Why We Need To Change The Double Standards of Dating

Dating has come a long way since the days of courtship. Now, couples are meeting online, or on apps such as Tinder or Ok Cupid. Women pay their own way when it comes to meals. However, despite the progress that we have made as a society, I would like to talk about the double standards in the dating world today that still exist, as there are several.

One of the things I hate most about being a woman is the lack of inequality compared to men. This happens in many ways, shapes or forms.

The first is the perception that women are the objects that need to be chased, versus the ones that do the chasing. And, in some ways, I agree. I think that a guy should pursue the woman at the beginning and feel like he has to impress her. However, I do not think that a guy should be the only one who bears the responsibility to do the asking out. Let’s face it, guys are shy, and asking a woman out is a lot of pressure. With that being said, women should shoulder some of the responsibility of asking a guy out, if they like a guy. It’s not desperate. It’s asking for what you want and taking control of the situation, instead of waiting for something to pop out of the sky.

Secondly, we need to change the standards that we bear towards women when it comes to dating. If a guy has multiple partners or dates, it’s considered to be fine. If a woman goes out on dates with multiple guys, that means she’s a slut or a whore. And, that’s pretty dumb. If exclusivity has not been discussed, than both parties have the right to go out and date whoever they want to no matter what their gender is. If exclusivity has been discussed and the person still goes out on a date with someone else, than yeah that’s bad. Women have the right to date around just as much as men do, if they are free to do so. There’s nothing wrong with trying other people on, because when you’re young and unattached, it’s okay to experience many different things.

Finally, I would also like to address how women are sometimes perceived to men-sexual pieces of meats, never their equal that they respect. I’ve seen and experienced some men who demand things from their girlfriends or ask them to change who they are/something about their appearance. I’ve seen others treat their girlfriends like crap by demanding they stay home and tend to them, while the guy is out cheating on her with some other broad. However, what happens if a woman asks her boyfriend for something, or even reacting to the way that he’s treating her? Yup, you’ve got it-a slut, a crazy bitch, etc. And, that’s really unfair. While it’s okay to talk to a woman about how you’re feeling, it’s not okay for you to demand it. In 2016, women are no longer dependent on men, so she really doesn’t need you. So, treat her with respect, or at least don’t make her sit around at home while out with the boys. Furthermore, you also can not tell someone how they should dress/act/look, etc. In a relationship, it is not the job of the woman to just take care of the guy and morph to whoever he wants her to be. If a guy wants a woman to be a certain something, then he should just buy a Barbie doll.

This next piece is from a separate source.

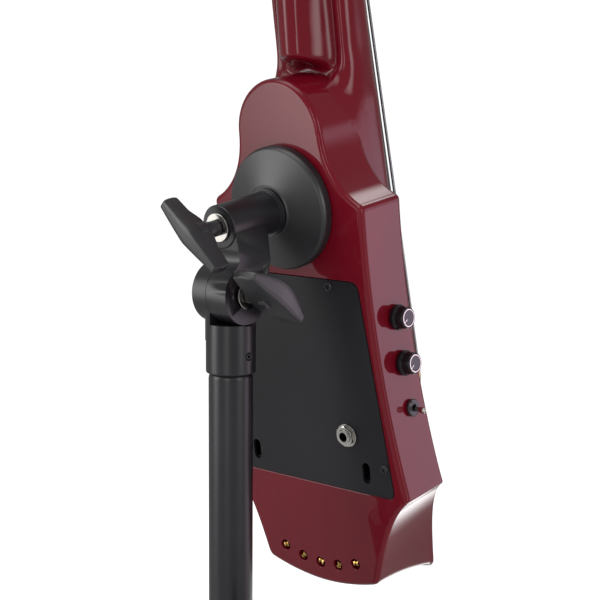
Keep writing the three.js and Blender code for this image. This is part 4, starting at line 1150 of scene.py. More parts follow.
def build_bridge():
    """Blank with a heart, two side openings and grooves, thinner at the crown than at the feet."""
    bridge = plated("bridge", bridge_outline(), -BRIDGE_THICKNESS / 2, BRIDGE_THICKNESS / 2)
    heart = [heart_rim(a) for a in np.linspace(0, FULL_TURN, 40, endpoint=False)]
    combined(bridge, opening(heart))
    for side in (-1, 1):
        eye = [(side * (18.5 + 3.6 * math.cos(a) + 1.5 * math.sin(a)), 72.5 + 5.4 * math.sin(a))
               for a in np.linspace(0, FULL_TURN, 28, endpoint=False)]
        combined(bridge, opening(eye))
    for index in range(len(STRING_RADII)):
        across = string_across(index, BRIDGE_SPREAD)
        radius = STRING_RADII[index]
        groove = rod("groove_tool", radius + 0.05, -9, 9, 20)
        seat = Matrix.Translation((across, bridge_crest(across) + radius * STRING_SEAT_SHARE, 0))
        combined(bridge, moved(groove, seat))
    edit(bridge)
    bpy.ops.mesh.select_all(action="SELECT")
    for height in (58, 66, 74, 82, 90):
        bpy.ops.mesh.bisect(plane_co=(0, height, 0), plane_no=(0, 1, 0))
        bpy.ops.mesh.select_all(action="SELECT")
    done()
    for vertex in bridge.data.vertices:
        vertex.co.z *= mix(1.0, 0.62, held((vertex.co.y - 46) / 52) ** 0.8)
    bevelled(bridge, 0.35, 2, 45)
    smoothed(bridge, 40)
    moved(bridge, Matrix.Translation((0, 0, BRIDGE_HEIGHT)) @ Matrix.Scale(-1, 4, (0, 1, 0)))
    edit(bridge)
    weld()
    done()
    return dress(bridge, INSTRUMENT, "instrument", finish_of("maple"), "maple", "bridge")


def build_pickup():
    """Low bar under the bridge feet: a stepped moulding with a rib along it."""
    bar = brick("bridge_pickup", (-30, -BODY_THICKNESS, BRIDGE_HEIGHT - 4.5),
                (30, 3 - BODY_THICKNESS, BRIDGE_HEIGHT + 4.5))
    edit(bar)
    bar_mesh = bmesh.from_edit_mesh(bar.data)
    for face in bar_mesh.faces:
        face.select = face.normal.y < -0.9
    bpy.ops.mesh.inset(thickness=1.4, depth=-0.6)
    bpy.ops.mesh.inset(thickness=1.0, depth=0.5)
    done()
    bevelled(bar, 0.4, 3)
    smoothed(bar, 40)
    plastic = finish_of("black_plastic")
    return dress(bar, INSTRUMENT, "instrument", plastic, "black_plastic", "bridge_pickup")


# Strings, their ball ends and the tuning machines

def wire_piece(name, points, radius, sides=10):
    """A round wire that follows points, made as a curve with thickness and turned into a mesh."""
    curve = bpy.data.curves.new(name, "CURVE")
    curve.dimensions = "3D"
    curve.bevel_depth = radius
    curve.bevel_resolution = max(sides // 4, 1)
    curve.use_fill_caps = True
    spline = curve.splines.new("POLY")
    spline.points.add(len(points) - 1)
    for slot, point in zip(spline.points, points):
        slot.co = (*point, 1)
    wire_object = bpy.data.objects.new(name, curve)
    bpy.context.collection.objects.link(wire_object)
    choose_only(wire_object)
    bpy.ops.object.convert(target="MESH")
    piece = named(name)
    edit(piece)
    weld()
    done()
    return piece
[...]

Now that I’m done with my feminist rant, I want you all to think about your relationships, past and present. It’s 2016. We’re done with the days of women aspiring to be housewives, as there’s even a woman becoming president. I think it’s time we treat women with the same respect as men do, to allow them to date around without worrying about slut shaming, and to let them taking the damn wheel without worrying about being perceived as desperate.

All’s fair in love and war, but let’s make it even more fair.